Many people choose to get married in the great outdoors, surrounded by the beauty of nature, and this is true of all the seasons. Winter weddings are especially popular as a result of the dramatic scenery that emerges once the trees lose their leaves and snow begins to fall.
The magic of the season makes it ideal for a wedding, but you will need to do a bit of extra planning for winter nuptials. Read on for a guide to arranging your wedding with the winter weather in mind.
Where you choose to get married might depend on factors like how close to home you want to be, how easy the venue will be for guests to reach and whether there is overnight accommodation on site or nearby in case of bad weather, as well as whteher the venue is attractive and reflects your tastes.
There are all sorts of places ideal for a wedding outside, such as castles with vast courtyards, barns with marquees and manor houses with pretty landscaped gardens and lakes. The weather is likely to play a part on your big day, so you may need to factor in some shelter from the elements as a backup in case it rains or snows especially badly. Country House Wedding Venues have locations perfect for adapting to the changeable weather.
As well as ensuring you send out invitations, have your outfits ready on time, arrange transport and the wedding breakfast, there are other preparations to make for a winter wedding. You might need to invest in a number of umbrellas and knitted items for your guests if you’ll be spending some time outdoors, and mention to your invitees that they may need to bring appropriate footwear or clothing in light of the outside setting.
If it’s snowing heavily on your big day, there could be delays in your guests arriving at the venue; booking somewhere with overnight accommodation can be helpful, as people who are integral to the ceremony could stay overnight to ensure they’ll be at the venue on time. Even so, it’s wise to have some stand-ins if your guests are reading at the ceremony.
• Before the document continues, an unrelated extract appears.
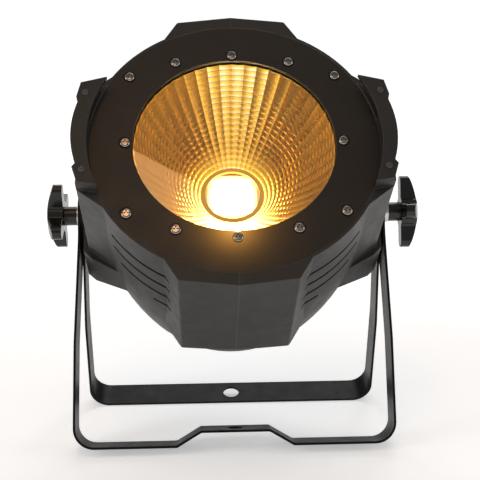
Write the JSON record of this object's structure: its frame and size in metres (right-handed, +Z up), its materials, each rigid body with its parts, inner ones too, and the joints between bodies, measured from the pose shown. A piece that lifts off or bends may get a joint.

A winter wedding calls for hearty and warming food and drink, so, rather than a champagne reception, you could offer your guests warm drinks like Irish coffees, mulled wine, hot toddies or warm cider, along with some cooked hors d’oeuvre.
For the main meal, you might want to start with some hot soup or winter broth, followed by a hearty main course that uses seasonal vegetable as a base. A hot, comforting pudding like a crumble with custard or bread and butter pudding is an ideal way to round off a hearty winter feast.
There are lots of wintry design elements you could work into the decor for your wedding, from snowflakes and icicles to verdant greenery. If you’re having your ceremony outdoors, you might want to hang glass pendants from the trees and plants nearby, or festoon them with white bows to symbolise your winter theme. Poinsettia plants can add some colour to an outdoor venue, and you could use the festive colours of red and green as a basis for your colour scheme.
If winter is well and truly set in when your big day comes around, you could add quirky touches to the event by hiring sleighs and letting guests take rides in them, or even building snowmen near to the entrance of the venue or outdoors at the spot where you’ll say your vows!